Jen took Friday afternoon to rearrange the living room to where four people can sit comfortably and chat with each other, which is a huge difference; it’s really refreshing to have some feng in our shui, at least where that room is concerned. It would be great to make major structural changes in there, but just about everything we want to do will cost major cash, which we don’t have on hand right now.
Saturday we hit the Home Despot and spent a little cash on supplies for the house. The yard here at the Lockardugan estate has been the bastard stepchild since autumn of last year; after the elm in the backyard was felled and all the rest of the trees dropped their leaves, I’ve ignored it completely. Meanwhile, the neighbors in back have a little senior citizen dude they hire in who shambles around with a rake and a broom, and over a few weeks’ time he got their yard cleaned up to where it made us look like trailer trash. (He mowed their lawn in January. They’re fucking with us deliberately, I know it.)

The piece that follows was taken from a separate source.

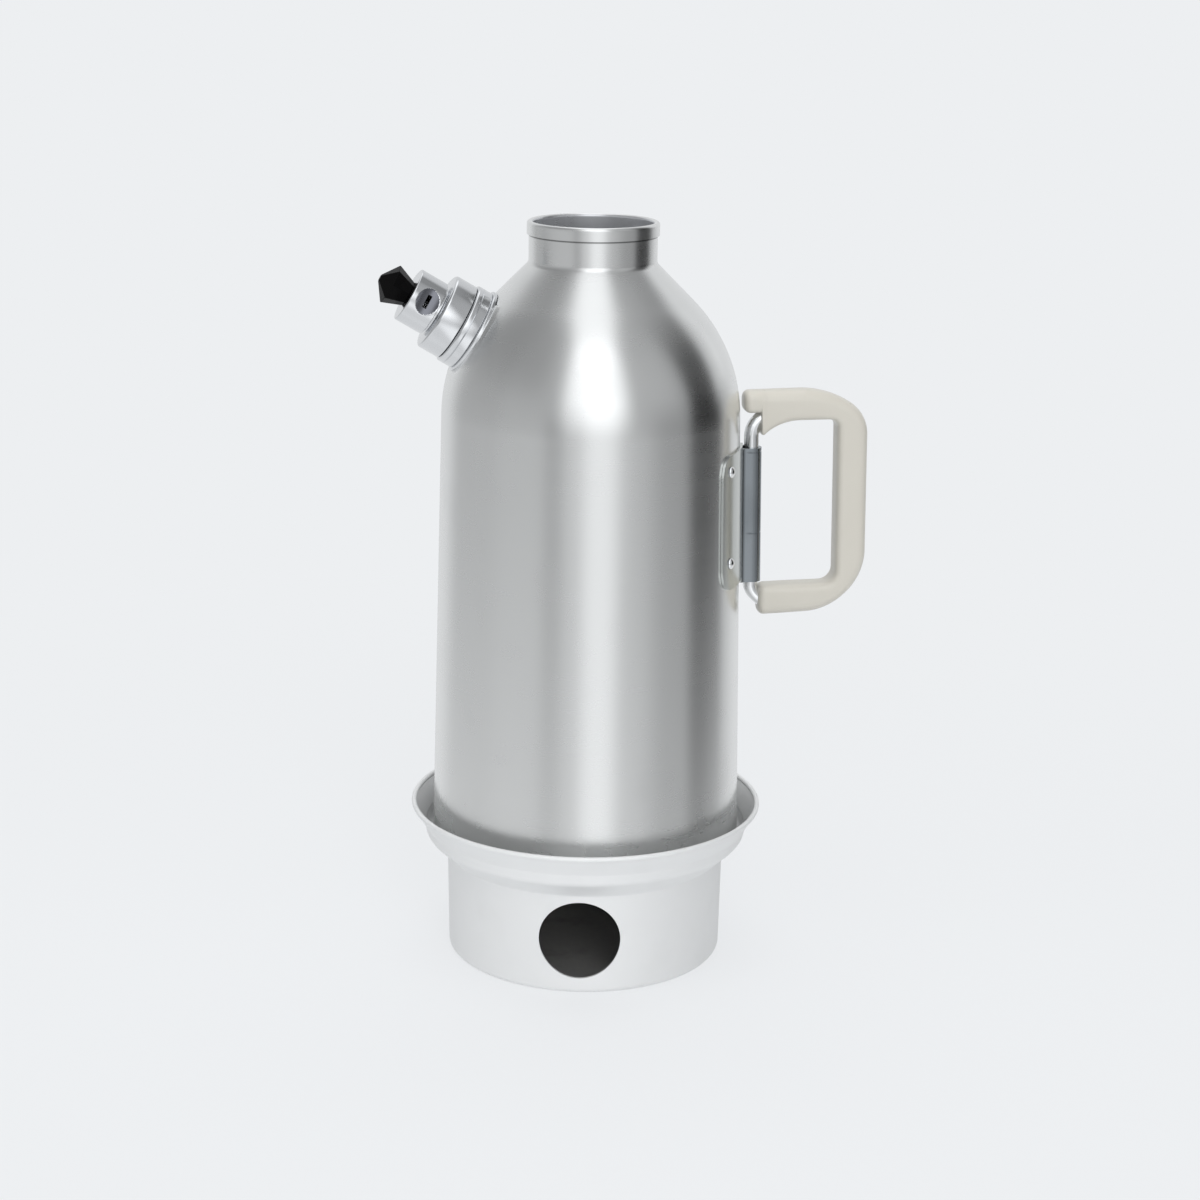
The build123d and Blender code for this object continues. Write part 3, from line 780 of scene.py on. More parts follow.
# ---- sub-assemblies
@dataclass
class Shop:
    """Makes the finishes once and dresses pieces with them."""

    materials: dict[str, bpy.types.Material] = field(default_factory=dict)

    def __post_init__(self) -> None:
        """Build every finish."""
        for finish in FINISHES:
            self.materials[finish.name] = finish.material()

    def make(
        self, form: Form, name: str, places: tuple[str, str, str], finish: Metal | Moulded, **looks: float
    ) -> bpy.types.Object:
        """Make a form's piece, finish it and give it its place in the assembly.

        Args:
            form: the piece's surfaces.
            name: the piece's name.
            places: the body it rides on, its record slot and the CAD node it stands for.
            finish: its material.
            looks: options of Form.to_object.

        Returns:
            The new piece.
        """
        body, slot, *nodes = places
        piece = form.to_object(name, **looks)
        piece.data.materials.append(self.materials[finish.name])
        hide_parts(*nodes)
        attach(piece, body)
        log.info("%s: %d faces, rides on %s", piece.name, len(piece.data.polygons), body)
        return piece

    def paint_faces(self, piece: bpy.types.Object, finish: Metal | Moulded, chosen: Array) -> None:
        """Give a piece one more finish, on the chosen faces only."""
        places = np.empty(len(chosen), np.int32)
        piece.data.polygons.foreach_get("material_index", places)
        places[chosen] = len(piece.data.materials)
        piece.data.materials.append(self.materials[finish.name])
        piece.data.polygons.foreach_set("material_index", places)

    def repaint(self, finish: Metal | Moulded, *nodes: str) -> None:
        """Give CAD nodes that keep their own shape a finish."""
        for node in nodes:
            materials = frame["nodes"][node].data.materials
            materials.clear()
            materials.append(self.materials[finish.name])
            log.info("%s: CAD shape kept", node)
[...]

The first order of business was to rake the leaves, which were slowly oozing into (and killing off) our already anemic back lawn. In about fifteen minutes I put a mulch enclosure in, and got the majority of the leaves off the lawn. Next, Jen and I started pulling up some of the English ivy that’s overtaking the southwest corner of the lawn. English ivy is sort of how I imagine kudzu would be—pulling armfuls of it off the lawn only reveals more armfuls underneath. Apparently the Doctor was all kinds of hot for English ivy, because that shit is all up this be-yatch—there’s ivy hanging twenty feet off our trees. We cleared a section measuring 15’x30′ out (five bagfuls, total) and moved the existing logpile to the back corner. Next, we got the debris from the felled tree that was still spread across the lawn up, and stacked it in line with the rest of the wood, leaving the huge crosswise cuts that can’t be lifted for a date with a chainsaw. I’d imagine we have at least two cords stacked right now and another two cords in unmoveable wood to go. Then, I stopped over at the Cauzzis’ to help push the Galaxie back into the garage. That car is too damn fine (and rare on the east coast) to wind up looking like my Scout. Despite a low front tire, little battery power, and a soggy trunk, we were able to push, pull, wiggle, and coax it into the garage, where it should stay dry. When little Callie decided her Uncle Bill was just too scary to deal with, I packed up the Saturn and headed west for dinner: Potato-leek soup, which was mouth-wateringly good the first time Jen made it and better this time. I even sprung for a six-pack of Harp, which went down very well after the day’s activity.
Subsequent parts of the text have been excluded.